[Data to use]:
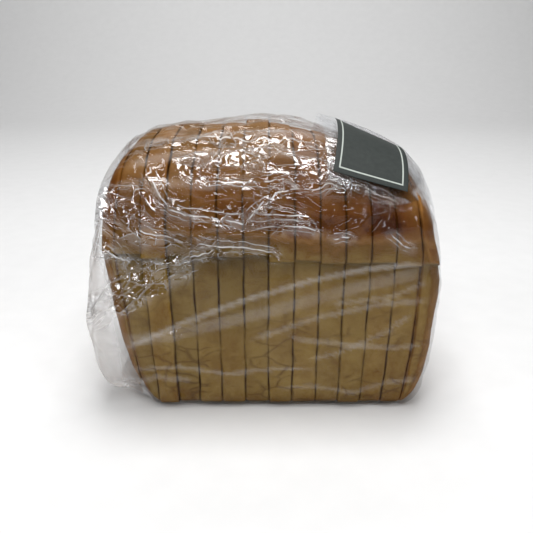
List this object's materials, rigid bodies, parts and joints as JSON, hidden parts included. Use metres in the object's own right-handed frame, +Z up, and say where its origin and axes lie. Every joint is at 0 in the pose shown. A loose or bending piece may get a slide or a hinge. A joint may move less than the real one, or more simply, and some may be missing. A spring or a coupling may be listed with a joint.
{
  "type": "sliced tin loaf",
  "caption": "Sliced tin loaf of white bread standing in a clear film bag, its tail folded over the top and held by a plain label.",
  "frame": {"origin": "on the surface it stands on, under the middle of the bag", "axes": "+X along the loaf towards the closed-up end of the bag with the label, +Y across the loaf, +Z up"},
  "size_m": [0.1761, 0.1202, 0.1448],
  "materials": {
    "crust": "satin",
    "bread": "matte",
    "film": "gloss",
    "label": "satin"
  },
  "bodies": {
    "root": {"heel_left": "crust", "slice_01": "bread", "slice_02": "bread", "slice_03": "bread", "slice_04": "bread", "slice_05": "bread", "slice_06": "bread", "slice_07": "bread", "slice_08": "bread", "slice_09": "bread", "slice_10": "bread", "slice_11": "bread", "slice_12": "bread", "heel_right": "crust", "film_bag": "film", "label": "label"}
  },
  "joints": []
}
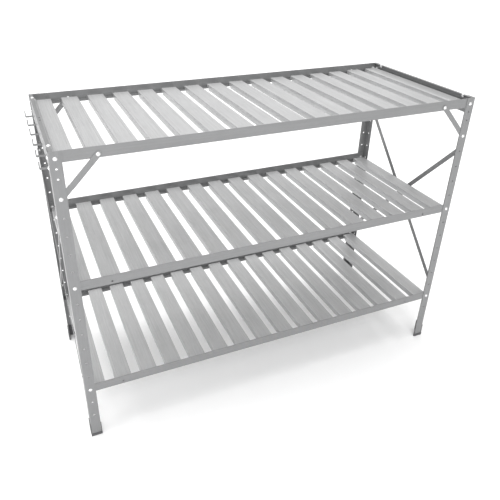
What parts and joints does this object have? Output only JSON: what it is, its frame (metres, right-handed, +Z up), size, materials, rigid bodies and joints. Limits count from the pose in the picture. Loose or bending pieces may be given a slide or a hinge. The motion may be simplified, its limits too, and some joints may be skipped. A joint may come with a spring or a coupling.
{
  "type": "potting bench",
  "caption": "Three-shelf potting bench of folded galvanised sheet steel: slatted shelves between bolted angle legs, crossed end straps and tool hooks on the left end.",
  "frame": {"origin": "on the floor, at the middle of the bench's outline, hooks and bolt heads included", "axes": "+X to the right along the bench, +Y to the rear, +Z up; the front faces -Y"},
  "size_m": [1.2396, 0.49, 0.903],
  "materials": {
    "frame_steel": "galvanised, satin",
    "slat_steel": "galvanised, satin with fine lines along each slat",
    "bolt_steel": "bright zinc plated",
    "foot_plastic": "moulded, matte"
  },
  "bodies": {
    "root": {"leg_front_left": "frame_steel", "foot_front_left": "foot_plastic", "corner_brace_front_left": "frame_steel", "leg_front_right": "frame_steel", "foot_front_right": "foot_plastic", "corner_brace_front_right": "frame_steel", "rail_top_front": "frame_steel", "rail_middle_front": "frame_steel", "rail_lower_front": "frame_steel", "leg_rear_left": "frame_steel", "foot_rear_left": "foot_plastic", "corner_brace_rear_left": "frame_steel", "leg_rear_right": "frame_steel", "foot_rear_right": "foot_plastic", "corner_brace_rear_right": "frame_steel", "rail_top_rear": "frame_steel", "rail_middle_rear": "frame_steel", "rail_lower_rear": "frame_steel", "end_rail_left": "frame_steel", "end_strap_left_falling_front": "frame_steel", "end_strap_left_falling_rear": "frame_steel", "end_rail_right": "frame_steel", "end_strap_right_falling_front": "frame_steel", "end_strap_right_falling_rear": "frame_steel", "top_slats_01_02": "slat_steel", "top_slats_03_04": "slat_steel", "top_slats_05_06": "slat_steel", "top_slats_07_08": "slat_steel", "top_slats_09_10": "slat_steel", "top_slats_11_12": "slat_steel", "top_slats_13_14": "slat_steel", "top_slats_15_16": "slat_steel", "middle_slats_01_02": "slat_steel", "middle_slats_03_04": "slat_steel", "middle_slats_05_06": "slat_steel", "middle_slats_07_08": "slat_steel", "middle_slats_09_10": "slat_steel", "middle_slats_11_12": "slat_steel", "middle_slats_13_14": "slat_steel", "middle_slats_15_16": "slat_steel", "lower_slats_01_02": "slat_steel", "lower_slats_03_04": "slat_steel", "lower_slats_05_06": "slat_steel", "lower_slats_07_08": "slat_steel", "lower_slats_09_10": "slat_steel", "lower_slats_11_12": "slat_steel", "lower_slats_13_14": "slat_steel", "lower_slats_15_16": "slat_steel", "hook_1": "frame_steel", "hook_2": "frame_steel", "hook_3": "frame_steel", "hook_4": "frame_steel", "hook_5": "frame_steel", "hook_6": "frame_steel", "rail_bolts": "bolt_steel", "rail_nuts": "bolt_steel", "brace_bolts": "bolt_steel", "brace_nuts": "bolt_steel", "end_bolts": "bolt_steel", "end_nuts": "bolt_steel"}
  },
  "joints": []
}
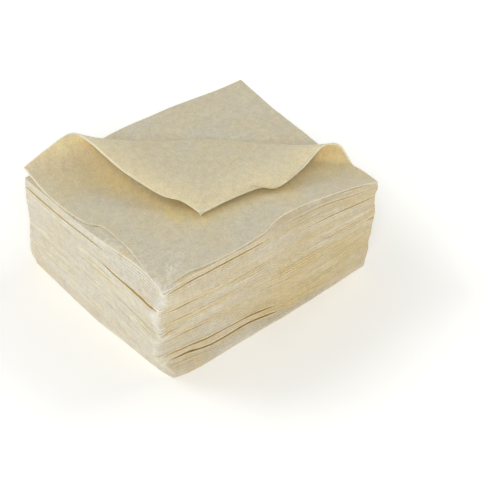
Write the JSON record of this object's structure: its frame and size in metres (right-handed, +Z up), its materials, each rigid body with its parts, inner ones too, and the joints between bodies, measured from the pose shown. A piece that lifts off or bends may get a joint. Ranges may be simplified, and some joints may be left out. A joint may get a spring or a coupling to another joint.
{
  "type": "stack of dough wrappers",
  "caption": "Compact stack of thin rectangular raw dough wrappers; the top one is folded over with two raised, curled ends.",
  "frame": {"origin": "middle of the whole stack's box, on the surface that it rests on", "axes": "+X along the wrappers' longer side, +Y along the shorter side, +Z up; the flap of the folded wrapper points towards -X -Y"},
  "size_m": [0.096, 0.0796, 0.0476],
  "materials": {
    "dough": "matte, floured",
    "folded_dough": "matte, slightly moist"
  },
  "bodies": {
    "root": {"wrapper_01": "dough", "wrapper_02": "dough", "wrapper_03": "dough", "wrapper_04": "dough", "wrapper_05": "dough", "wrapper_06": "dough", "wrapper_07": "dough", "wrapper_08": "dough", "wrapper_09": "dough", "wrapper_10": "dough", "wrapper_11": "dough", "wrapper_12": "dough", "wrapper_13": "dough", "wrapper_14": "dough", "wrapper_15": "dough", "wrapper_16": "dough", "wrapper_17": "dough", "wrapper_18": "dough", "wrapper_19": "dough", "wrapper_20": "dough", "wrapper_21": "dough", "wrapper_22": "dough", "wrapper_23": "dough", "wrapper_24": "dough", "wrapper_25": "dough", "wrapper_26": "dough", "wrapper_27": "dough", "wrapper_28": "dough", "wrapper_29": "dough", "wrapper_30": "dough", "wrapper_31": "dough", "wrapper_32": "dough", "wrapper_33": "dough", "wrapper_34": "dough", "wrapper_35": "dough", "wrapper_36": "dough", "wrapper_37": "dough", "wrapper_38": "dough", "wrapper_39": "dough", "wrapper_40": "dough", "wrapper_41": "dough", "wrapper_42": "dough", "wrapper_43": "dough", "wrapper_44": "dough", "wrapper_folded": "folded_dough"}
  },
  "joints": []
}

[Task prompt]:
All of the data needs to be reproduced exactly, with no line missing.

[Expected output]:
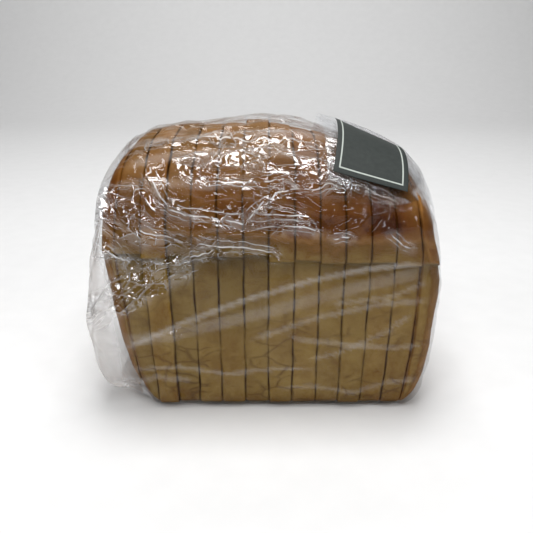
List this object's materials, rigid bodies, parts and joints as JSON, hidden parts included. Use metres in the object's own right-handed frame, +Z up, and say where its origin and axes lie. Every joint is at 0 in the pose shown. A loose or bending piece may get a slide or a hinge. A joint may move less than the real one, or more simply, and some may be missing. A spring or a coupling may be listed with a joint.
{
  "type": "sliced tin loaf",
  "caption": "Sliced tin loaf of white bread standing in a clear film bag, its tail folded over the top and held by a plain label.",
  "frame": {"origin": "on the surface it stands on, under the middle of the bag", "axes": "+X along the loaf towards the closed-up end of the bag with the label, +Y across the loaf, +Z up"},
  "size_m": [0.1761, 0.1202, 0.1448],
  "materials": {
    "crust": "satin",
    "bread": "matte",
    "film": "gloss",
    "label": "satin"
  },
  "bodies": {
    "root": {"heel_left": "crust", "slice_01": "bread", "slice_02": "bread", "slice_03": "bread", "slice_04": "bread", "slice_05": "bread", "slice_06": "bread", "slice_07": "bread", "slice_08": "bread", "slice_09": "bread", "slice_10": "bread", "slice_11": "bread", "slice_12": "bread", "heel_right": "crust", "film_bag": "film", "label": "label"}
  },
  "joints": []
}
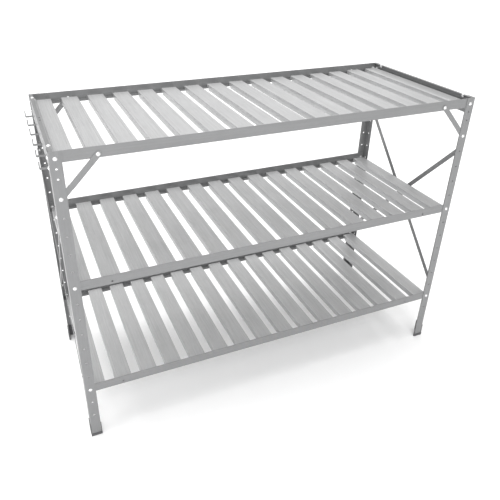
What parts and joints does this object have? Output only JSON: what it is, its frame (metres, right-handed, +Z up), size, materials, rigid bodies and joints. Limits count from the pose in the picture. Loose or bending pieces may be given a slide or a hinge. The motion may be simplified, its limits too, and some joints may be skipped. A joint may come with a spring or a coupling.
{
  "type": "potting bench",
  "caption": "Three-shelf potting bench of folded galvanised sheet steel: slatted shelves between bolted angle legs, crossed end straps and tool hooks on the left end.",
  "frame": {"origin": "on the floor, at the middle of the bench's outline, hooks and bolt heads included", "axes": "+X to the right along the bench, +Y to the rear, +Z up; the front faces -Y"},
  "size_m": [1.2396, 0.49, 0.903],
  "materials": {
    "frame_steel": "galvanised, satin",
    "slat_steel": "galvanised, satin with fine lines along each slat",
    "bolt_steel": "bright zinc plated",
    "foot_plastic": "moulded, matte"
  },
  "bodies": {
    "root": {"leg_front_left": "frame_steel", "foot_front_left": "foot_plastic", "corner_brace_front_left": "frame_steel", "leg_front_right": "frame_steel", "foot_front_right": "foot_plastic", "corner_brace_front_right": "frame_steel", "rail_top_front": "frame_steel", "rail_middle_front": "frame_steel", "rail_lower_front": "frame_steel", "leg_rear_left": "frame_steel", "foot_rear_left": "foot_plastic", "corner_brace_rear_left": "frame_steel", "leg_rear_right": "frame_steel", "foot_rear_right": "foot_plastic", "corner_brace_rear_right": "frame_steel", "rail_top_rear": "frame_steel", "rail_middle_rear": "frame_steel", "rail_lower_rear": "frame_steel", "end_rail_left": "frame_steel", "end_strap_left_falling_front": "frame_steel", "end_strap_left_falling_rear": "frame_steel", "end_rail_right": "frame_steel", "end_strap_right_falling_front": "frame_steel", "end_strap_right_falling_rear": "frame_steel", "top_slats_01_02": "slat_steel", "top_slats_03_04": "slat_steel", "top_slats_05_06": "slat_steel", "top_slats_07_08": "slat_steel", "top_slats_09_10": "slat_steel", "top_slats_11_12": "slat_steel", "top_slats_13_14": "slat_steel", "top_slats_15_16": "slat_steel", "middle_slats_01_02": "slat_steel", "middle_slats_03_04": "slat_steel", "middle_slats_05_06": "slat_steel", "middle_slats_07_08": "slat_steel", "middle_slats_09_10": "slat_steel", "middle_slats_11_12": "slat_steel", "middle_slats_13_14": "slat_steel", "middle_slats_15_16": "slat_steel", "lower_slats_01_02": "slat_steel", "lower_slats_03_04": "slat_steel", "lower_slats_05_06": "slat_steel", "lower_slats_07_08": "slat_steel", "lower_slats_09_10": "slat_steel", "lower_slats_11_12": "slat_steel", "lower_slats_13_14": "slat_steel", "lower_slats_15_16": "slat_steel", "hook_1": "frame_steel", "hook_2": "frame_steel", "hook_3": "frame_steel", "hook_4": "frame_steel", "hook_5": "frame_steel", "hook_6": "frame_steel", "rail_bolts": "bolt_steel", "rail_nuts": "bolt_steel", "brace_bolts": "bolt_steel", "brace_nuts": "bolt_steel", "end_bolts": "bolt_steel", "end_nuts": "bolt_steel"}
  },
  "joints": []
}
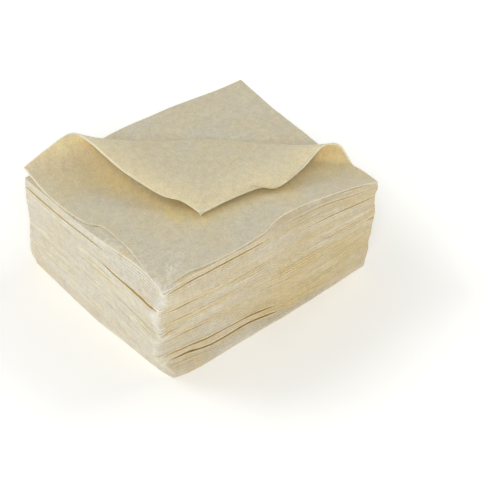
Write the JSON record of this object's structure: its frame and size in metres (right-handed, +Z up), its materials, each rigid body with its parts, inner ones too, and the joints between bodies, measured from the pose shown. A piece that lifts off or bends may get a joint. Ranges may be simplified, and some joints may be left out. A joint may get a spring or a coupling to another joint.
{
  "type": "stack of dough wrappers",
  "caption": "Compact stack of thin rectangular raw dough wrappers; the top one is folded over with two raised, curled ends.",
  "frame": {"origin": "middle of the whole stack's box, on the surface that it rests on", "axes": "+X along the wrappers' longer side, +Y along the shorter side, +Z up; the flap of the folded wrapper points towards -X -Y"},
  "size_m": [0.096, 0.0796, 0.0476],
  "materials": {
    "dough": "matte, floured",
    "folded_dough": "matte, slightly moist"
  },
  "bodies": {
    "root": {"wrapper_01": "dough", "wrapper_02": "dough", "wrapper_03": "dough", "wrapper_04": "dough", "wrapper_05": "dough", "wrapper_06": "dough", "wrapper_07": "dough", "wrapper_08": "dough", "wrapper_09": "dough", "wrapper_10": "dough", "wrapper_11": "dough", "wrapper_12": "dough", "wrapper_13": "dough", "wrapper_14": "dough", "wrapper_15": "dough", "wrapper_16": "dough", "wrapper_17": "dough", "wrapper_18": "dough", "wrapper_19": "dough", "wrapper_20": "dough", "wrapper_21": "dough", "wrapper_22": "dough", "wrapper_23": "dough", "wrapper_24": "dough", "wrapper_25": "dough", "wrapper_26": "dough", "wrapper_27": "dough", "wrapper_28": "dough", "wrapper_29": "dough", "wrapper_30": "dough", "wrapper_31": "dough", "wrapper_32": "dough", "wrapper_33": "dough", "wrapper_34": "dough", "wrapper_35": "dough", "wrapper_36": "dough", "wrapper_37": "dough", "wrapper_38": "dough", "wrapper_39": "dough", "wrapper_40": "dough", "wrapper_41": "dough", "wrapper_42": "dough", "wrapper_43": "dough", "wrapper_44": "dough", "wrapper_folded": "folded_dough"}
  },
  "joints": []
}